Let me start off by saying that just thinking of this entire issue makes me weak in the knees - just thank God I was not President of the US at the time (ah, not now, either! :D) But, having said that - I think in all honesty, I would have acted as Truman acted.

Not mentioned by mdgspencer was the fact that Japan was totally the aggressor in this war. Their attack on Pearl Harbor was just one in a series of attacks against defenseless or unprepared peoples. This in no way ‘excuses’ the actions we took - dropping the atomic bomb stands (or falls) on its own merits. The attack and massacre of defenseless citizens of Nanking, China ( en.wikipedia.org/wiki/Nanking_Massacre ) and other areas of China by the military of Japan seems to be brushed aside as inconsequential. Maybe it is just hard for the human mind to actually weigh in some type of moral balance the horror of the atomic bomb and six weeks of absolute butchery.
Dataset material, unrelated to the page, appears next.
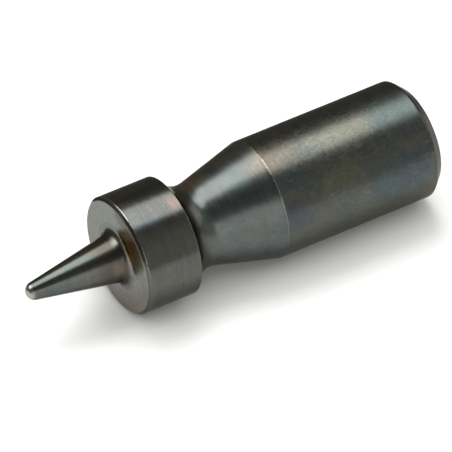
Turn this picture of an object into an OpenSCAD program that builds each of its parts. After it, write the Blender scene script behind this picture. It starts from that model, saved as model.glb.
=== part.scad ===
// Hand-struck setting punch, turned from round bar. It lies along X with the pilot towards -X,
// resting on its collar and shank. The origin is on the floor, under the middle of its length.
// Every piece is a solid of revolution: its profile is drawn as [radius, station], where the
// station is the distance from the pilot's tip.

/* [Bar] */
// Diameter of the bar, shared by the shank and the setting collar
bar_d = 22.2; // [20:0.1:26]

/* [Pilot] */
// Length of the tapered nose, from its tip to the setting face
pilot_len = 18.5; // [12:0.5:24]
// Diameter of the taper where it would meet the setting face without its fillet
pilot_base_d = 9.3; // [8:0.1:10]
// Radius of the rounded tip
tip_r = 1.7; // [1:0.1:2.5]
// Radius of the curling fillet at the foot of the taper
foot_fillet_r = 1.8; // [1:0.1:2.2]
// Thickness of the foot disc, which sits flush in the setting face
foot_disc_t = 1.5; // [1:0.1:2.5]
// Diameter of the tail, pressed through the collar and into the shank
tail_d = 6.5; // [5:0.1:7.5]
// Length of the tail behind the foot disc
tail_len = 8.5; // [7:0.1:9]

/* [Setting collar] */
// Width of the collar, from the setting face to its rear edge
collar_w = 10.8; // [9:0.1:13]
// Chamfer round the setting face
collar_chamfer = 0.55; // [0.2:0.05:1]
// Depth of the socket that takes the shank's spigot, from the collar's rear edge
socket_depth = 5; // [4:0.1:6]

/* [Neck and taper] */
// Radius of the concave neck
neck_r = 5.1; // [4.5:0.1:5.5]
// Diameter that the taper would have at the collar's rear edge without the neck
taper_small_d = 12.7; // [12:0.1:14]
// Length from the collar's rear edge to the end of the taper
taper_len = 17.9; // [16:0.1:22]
// How far behind the collar's rear edge the collar meets the shank, on the neck
seam_offset = 1.5; // [1:0.1:2]

/* [Shank] */
// Length of the full-diameter shank, chamfer included
shank_len = 32.9; // [20:0.1:60]
// Length of the chamfer at the struck end
struck_chamfer_len = 2; // [1:0.1:3]
// Height of the chamfer at the struck end
struck_chamfer_h = 1.9; // [1:0.1:3]
// Diameter of the spigot, pressed into the collar
spigot_d = 12; // [11:0.1:13]

/* [Hidden] */

$fn = 128;
bar_r = bar_d / 2;
tail_r = tail_d / 2;
spigot_r = spigot_d / 2;

// Stations along the axis, counted from the tip
face_at = pilot_len;
collar_rear_at = face_at + collar_w;
seam_at = collar_rear_at + seam_offset;
socket_floor_at = collar_rear_at - socket_depth;
taper_end_at = collar_rear_at + taper_len;
struck_face_at = taper_end_at + shank_len;
foot_disc_rear_at = face_at + foot_disc_t;
tail_end_at = foot_disc_rear_at + tail_len;
tail_hole_end_at = tail_end_at + 0.5;

// The pilot's cone is tangent to the rounded tip
pilot_base_r = pilot_base_d / 2;
cone_run = pilot_len - tip_r;
pilot_half_angle = acos(tip_r / norm([pilot_base_r, cone_run])) - atan2(cone_run, pilot_base_r);
tip_tangent = [tip_r * cos(pilot_half_angle), tip_r * (1 - sin(pilot_half_angle))];

// The foot's fillet is tangent to the cone and to the setting face
fillet_centre = [
    pilot_base_r + foot_fillet_r * (1 / cos(pilot_half_angle) - tan(pilot_half_angle)),
    face_at - foot_fillet_r
];
fillet_tangent = fillet_centre - foot_fillet_r * [cos(pilot_half_angle), -sin(pilot_half_angle)];
foot_disc_land = 0.15;
foot_disc_r = fillet_centre[0] + foot_disc_land;

// The neck's arc starts at the collar's rear edge and is tangent to the taper.
// neck_back is how far its centre lies behind that edge, the root of a quadratic.
taper_small_r = taper_small_d / 2;
taper_slope = (bar_r - taper_small_r) / taper_len;
taper_angle = atan(taper_slope);
neck_rise = taper_small_r + neck_r / cos(taper_angle) - bar_r;
quad_a = 1 + taper_slope * taper_slope;
quad_b = 2 * taper_slope * neck_rise;
quad_c = neck_rise * neck_rise - neck_r * neck_r;
neck_back = (sqrt(quad_b * quad_b - 4 * quad_a * quad_c) - quad_b) / (2 * quad_a);
neck_centre = [bar_r + neck_rise + taper_slope * neck_back, collar_rear_at + neck_back];
neck_tangent = neck_centre + neck_r * [-cos(taper_angle), sin(taper_angle)];
seam_r = neck_centre[0] - sqrt(neck_r * neck_r - pow(neck_centre[1] - seam_at, 2));

steel = [0.30, 0.31, 0.33];
dark_steel = [0.22, 0.23, 0.25];
bright_steel = [0.42, 0.41, 0.40];

// A profile spun about the axis and laid along X
module turned() {
    translate([-struck_face_at / 2, 0, bar_r])
        rotate([0, 90, 0])
            rotate_extrude()
                children();
}

// A rectangle of the profile between two radii and two stations
module band(from_r, to_r, from_at, to_at) {
    translate([from_r, from_at])
        square([to_r - from_r, to_at - from_at]);
}

module neck_circle() {
    translate(neck_centre)
        circle(r = neck_r);
}

// The half of a round tip that lies on the profile's side of the axis
module tip_profile() {
    intersection() {
        translate([0, tip_r])
            circle(r = tip_r);
        band(0, 2 * tip_r, 0, tip_tangent[1]);
    }
}

module cone_profile() {
    polygon([
        [0, tip_tangent[1]],
        tip_tangent,
        [pilot_base_r, face_at],
        [0, face_at]
    ]);
}

// The corner between the cone and the setting face, hollowed by the fillet's circle
module fillet_profile() {
    difference() {
        polygon([
            [0, face_at],
            [0, fillet_tangent[1]],
            fillet_tangent,
            fillet_centre,
            [fillet_centre[0], face_at]
        ]);
        translate(fillet_centre)
            circle(r = foot_fillet_r);
    }
}

module pilot() {
    color(bright_steel)
        turned() {
            tip_profile();
            cone_profile();
            fillet_profile();
            band(0, foot_disc_r, face_at, foot_disc_rear_at);
            band(0, tail_r, foot_disc_rear_at, tail_end_at);
        }
}

module setting_collar() {
    color(steel)
        turned()
            difference() {
                polygon([
                    [0, face_at],
                    [bar_r - collar_chamfer, face_at],
                    [bar_r, face_at + collar_chamfer],
                    [bar_r, collar_rear_at],
                    [seam_r, seam_at],
                    [0, seam_at]
                ]);
                neck_circle();
                band(0, foot_disc_r, face_at, foot_disc_rear_at);
                band(0, tail_r, face_at, socket_floor_at);
                band(0, spigot_r, socket_floor_at, seam_at);
            }
}

module shank() {
    color(dark_steel)
        turned()
            difference() {
                union() {
                    polygon([
                        [0, seam_at],
                        [seam_r, seam_at],
                        neck_tangent,
                        [bar_r, taper_end_at],
                        [bar_r, struck_face_at - struck_chamfer_len],
                        [bar_r - struck_chamfer_h, struck_face_at],
                        [0, struck_face_at]
                    ]);
                    band(0, spigot_r, socket_floor_at, seam_at);
                }
                neck_circle();
                band(0, tail_r, socket_floor_at, tail_hole_end_at);
            }
}

pilot();
setting_collar();
shank();
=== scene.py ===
import math

import bpy
from mathutils import Matrix, Vector


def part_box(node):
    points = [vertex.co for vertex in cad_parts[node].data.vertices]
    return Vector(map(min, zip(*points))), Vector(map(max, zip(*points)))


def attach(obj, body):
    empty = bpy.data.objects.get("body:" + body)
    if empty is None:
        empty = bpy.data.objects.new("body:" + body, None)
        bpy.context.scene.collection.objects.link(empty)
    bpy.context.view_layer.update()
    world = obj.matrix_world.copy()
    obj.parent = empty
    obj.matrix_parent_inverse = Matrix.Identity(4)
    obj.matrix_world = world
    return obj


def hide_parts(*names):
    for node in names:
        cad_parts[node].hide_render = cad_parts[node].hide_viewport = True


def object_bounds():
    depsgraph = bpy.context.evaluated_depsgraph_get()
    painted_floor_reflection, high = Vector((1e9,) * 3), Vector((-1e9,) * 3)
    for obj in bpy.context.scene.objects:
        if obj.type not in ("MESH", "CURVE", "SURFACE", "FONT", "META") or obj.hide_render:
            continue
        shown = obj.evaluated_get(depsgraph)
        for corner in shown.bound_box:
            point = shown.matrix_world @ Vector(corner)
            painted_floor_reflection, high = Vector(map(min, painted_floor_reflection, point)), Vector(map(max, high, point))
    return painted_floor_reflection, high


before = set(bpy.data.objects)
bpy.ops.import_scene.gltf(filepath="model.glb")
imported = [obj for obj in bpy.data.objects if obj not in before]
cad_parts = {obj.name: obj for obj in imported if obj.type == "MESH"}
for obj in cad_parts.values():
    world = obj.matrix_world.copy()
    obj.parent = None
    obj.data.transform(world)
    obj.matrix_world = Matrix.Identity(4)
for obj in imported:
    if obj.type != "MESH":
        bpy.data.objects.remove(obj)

MM = 0.001
cad_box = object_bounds()

# ---------------------------------------------------------------- the frame's own measures
# The punch is a stack of solids of revolution about one line, parallel to X.

pilot_lo, pilot_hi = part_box("pilot")
collar_lo, collar_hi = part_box("setting_collar")
shank_lo, shank_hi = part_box("shank")

BODY = "punch"
BAR_R = (collar_hi.z - collar_lo.z) / 2
AXIS_Z = (collar_hi.z + collar_lo.z) / 2

TIP_X = pilot_lo.x
PILOT_END_X = pilot_hi.x
FACE_X = collar_lo.x
SEAM_X = collar_hi.x
SPIGOT_END_X = shank_lo.x
STRUCK_X = shank_hi.x
FOOT_DISC_R = (pilot_hi.z - pilot_lo.z) / 2

# Sizes that the boxes don't hold, the same as in the CAD source
TIP_R = 1.7 * MM
PILOT_BASE_R = 4.65 * MM
FOOT_FILLET_R = 1.8 * MM
FOOT_DISC_T = 1.5 * MM
TAIL_R = 3.25 * MM
SPIGOT_R = 6.0 * MM
FACE_CHAMFER = 0.55 * MM
REAR_EDGE_X = SEAM_X - 1.5 * MM
NECK_R = 5.1 * MM
TAPER_SMALL_R = 6.35 * MM
TAPER_END_X = REAR_EDGE_X + 17.9 * MM
STRUCK_CHAMFER_LEN = 2.0 * MM
STRUCK_CHAMFER_H = 1.9 * MM
TAIL_HOLE_END_X = PILOT_END_X + 0.5 * MM

SEGMENTS = 240
ON_AXIS = 1e-7  # a point nearer than this to the axis is on it


# ---------------------------------------------------------------- outlines
# An outline is a list of corners. Each holds its place, how far its edge is broken, and how
# bright that edge is, from 0 to 1: partly wear, partly a painted glint.

class Corner:
    def __init__(self, x, r, ease=0.0, wear_and_glint=0.0):
        self.at = Vector((x, r))
        self.ease = ease
        self.wear_and_glint = wear_and_glint


def arc(centre, radius, start, end, steps):
    """Corners along an arc of the outline, between two angles in degrees from +X towards +r."""
    found = []
    for i in range(steps + 1):
        a = math.radians(start + (end - start) * i / steps)
        found.append(Corner(centre[0] + radius * math.cos(a), centre[1] + radius * math.sin(a)))
    return found


EASE_STEPS = 6
SUPPORTS = (0.05 * MM, 0.12 * MM, 0.25 * MM, 0.5 * MM)
SHORTEST_SUPPORTED = 0.3 * MM


def supports(start, end):
    """Points near the start of a straight run, which keep its shading flat beside an eased edge."""
    run = end - start
    length = run.length
    if length <= SHORTEST_SUPPORTED:
        return []
    return [start + run * (d / length) for d in SUPPORTS if d < length * 0.45]


def eased(corners):
    """The outline's points with every eased corner rounded off, and the worn corners' places."""
    n = len(corners)
    points, worn = [], []
    for i, c in enumerate(corners):
        if c.wear_and_glint:
            worn.append((c.at, c.wear_and_glint))
        if not c.ease:
            points.append(c.at)
            continue
        before, after = corners[i - 1].at, corners[(i + 1) % n].at
        back = (before - c.at).normalized()
        on = (after - c.at).normalized()
        start, end = c.at + back * c.ease, c.at + on * c.ease
        points += supports(start, before)[::-1]
        for k in range(EASE_STEPS + 1):
            t = k / EASE_STEPS
            points.append(start * (1 - t) ** 2 + c.at * 2 * t * (1 - t) + end * t ** 2)
        points += supports(end, after)
    return points, worn


WEAR_WIDTH = 0.07 * MM  # how far the wear reaches from a corner


def wear_at(p, worn):
    """How worn a point of the outline is: a soft band along each worn corner."""
    return max([w * math.exp(-((p - q).length / WEAR_WIDTH) ** 2) for q, w in worn], default=0.0)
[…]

While it could be argued that by June of 1945 there was little to recommend that Japan could endure the war much longer - that was not what the military officials were telling the citizens - along with their obligation to fight to the end.

Taken as a whole, we owe a lot to President Truman. I honestly believe he did his best and can only be judged on his Faith in God and his personal courage. Condemning him or the decision he made at this time and with all of these multiple considerations is simply not realistic, in my opinion.

God bless
Hi mdgspencer:

Well, as you said. But I think the military historians are saying more than this…that preventing an invasion of the Japanese homelands saved 1 million Americans and 2-3 million Japanese. So it isn’t just the Americans who “benefitted” here. I don’t want to engage in speculative history, as there was no way Japan could have developed nuclear technology in the 1940s. There were only 2 nations really capable of this at the time, Germany (who under the Nazis started a nuclear weapons program at the beginning of the War, the uranverein) and the USA (the 1942 Manhattan project, ironically started by the German-American physicist and pacifist Albert Einstein). I think the Americans really started to develop nuclear weapons to fight Nazi Germany, but the research took so long (to the Spring of 1945) that by the time the weapons were made, the Nazis had surrendered and the only antagonist left in the war was Japan. So at the end of it all, the military commanders, eager to end the War and save further losses of life on both sides, decided to order the Atomic strikes. From a military point of view, I think they were trying to “minimize” the destruction needed to definitively end the conflict.

Jacques
 
Hi, Catholic80,

Great points. 👍

Maybe we just should have ignored the bombing of Pearl Harbor? If we did that we would only be worried about how fast to bury or dead as we retreat. Would this be in keeping with your view of Catholic teaching? 🤷

God bless
Murder is wrong. Murdering innocent people is even more wrong. Dropping a bomb that kills thousands of innocent lives and continues to kill them over the next decade from the lingering radiation is wrong.

What part of living like Christ goes along with such massive destruction and horror???

As a Catholic, but even moreso as a Human, I believe that Hiroshima and Nagasaki were terribly grave wrongs.